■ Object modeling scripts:

- - - - - - -

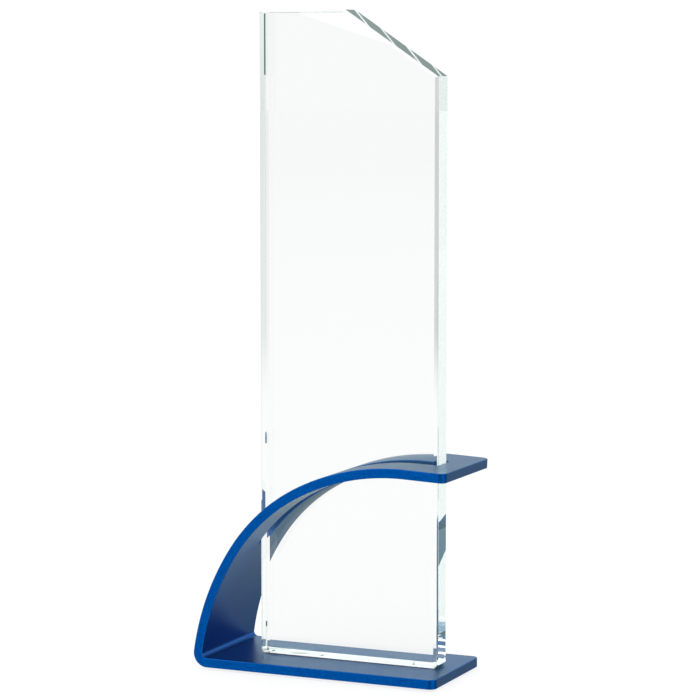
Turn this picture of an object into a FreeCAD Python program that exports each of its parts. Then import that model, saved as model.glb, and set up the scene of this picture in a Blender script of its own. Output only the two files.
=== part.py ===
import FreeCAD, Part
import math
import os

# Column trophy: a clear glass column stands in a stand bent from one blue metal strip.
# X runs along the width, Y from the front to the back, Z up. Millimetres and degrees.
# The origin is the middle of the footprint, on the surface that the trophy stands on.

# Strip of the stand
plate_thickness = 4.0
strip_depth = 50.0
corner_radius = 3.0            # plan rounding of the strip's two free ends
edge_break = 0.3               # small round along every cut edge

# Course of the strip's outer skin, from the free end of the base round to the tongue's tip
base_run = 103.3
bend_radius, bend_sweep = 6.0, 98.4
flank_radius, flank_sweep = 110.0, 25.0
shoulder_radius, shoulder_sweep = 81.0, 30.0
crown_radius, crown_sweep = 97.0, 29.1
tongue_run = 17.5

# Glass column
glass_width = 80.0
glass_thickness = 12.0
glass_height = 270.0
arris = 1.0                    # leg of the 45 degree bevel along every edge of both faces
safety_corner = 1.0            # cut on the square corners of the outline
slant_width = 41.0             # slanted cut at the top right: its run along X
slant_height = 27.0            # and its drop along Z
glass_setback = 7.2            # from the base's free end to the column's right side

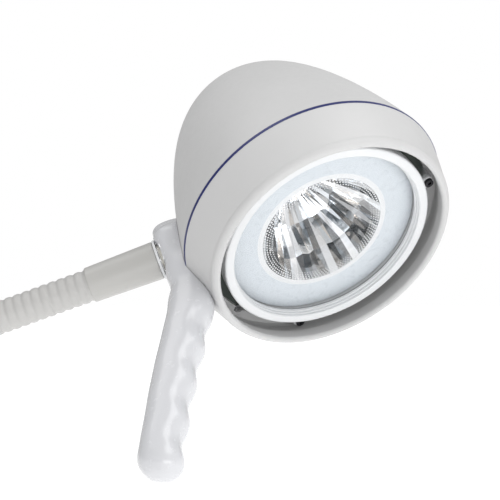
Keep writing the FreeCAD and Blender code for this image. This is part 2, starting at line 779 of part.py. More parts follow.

- - - - - - -

■ Instructions for the task:
Return all of the data exactly as it reads.

■ Written answer:
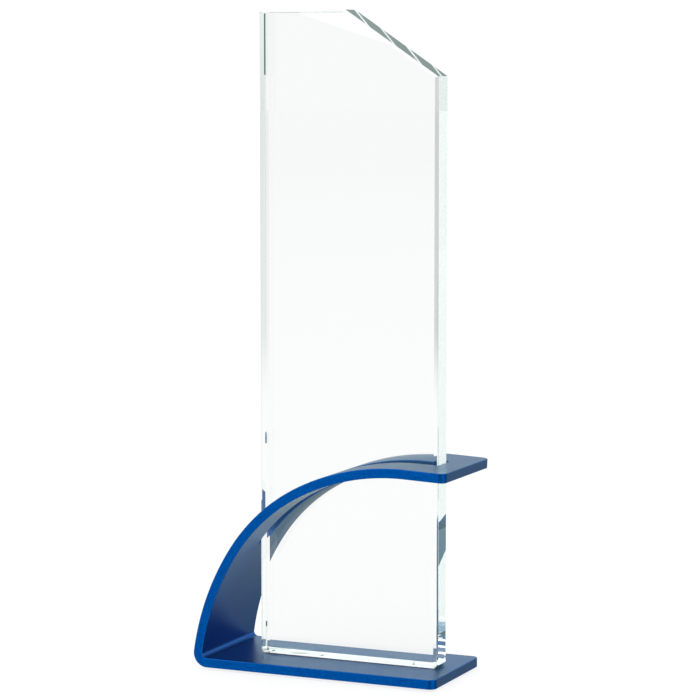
Turn this picture of an object into a FreeCAD Python program that exports each of its parts. Then import that model, saved as model.glb, and set up the scene of this picture in a Blender script of its own. Output only the two files.
=== part.py ===
import FreeCAD, Part
import math
import os

# Column trophy: a clear glass column stands in a stand bent from one blue metal strip.
# X runs along the width, Y from the front to the back, Z up. Millimetres and degrees.
# The origin is the middle of the footprint, on the surface that the trophy stands on.

# Strip of the stand
plate_thickness = 4.0
strip_depth = 50.0
corner_radius = 3.0            # plan rounding of the strip's two free ends
edge_break = 0.3               # small round along every cut edge

# Course of the strip's outer skin, from the free end of the base round to the tongue's tip
base_run = 103.3
bend_radius, bend_sweep = 6.0, 98.4
flank_radius, flank_sweep = 110.0, 25.0
shoulder_radius, shoulder_sweep = 81.0, 30.0
crown_radius, crown_sweep = 97.0, 29.1
tongue_run = 17.5

# Glass column
glass_width = 80.0
glass_thickness = 12.0
glass_height = 270.0
arris = 1.0                    # leg of the 45 degree bevel along every edge of both faces
safety_corner = 1.0            # cut on the square corners of the outline
slant_width = 41.0             # slanted cut at the top right: its run along X
slant_height = 27.0            # and its drop along Z
glass_setback = 7.2            # from the base's free end to the column's right side

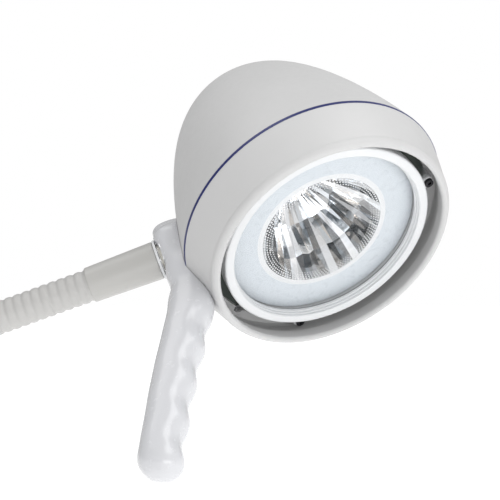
Keep writing the FreeCAD and Blender code for this image. This is part 2, starting at line 779 of part.py. More parts follow.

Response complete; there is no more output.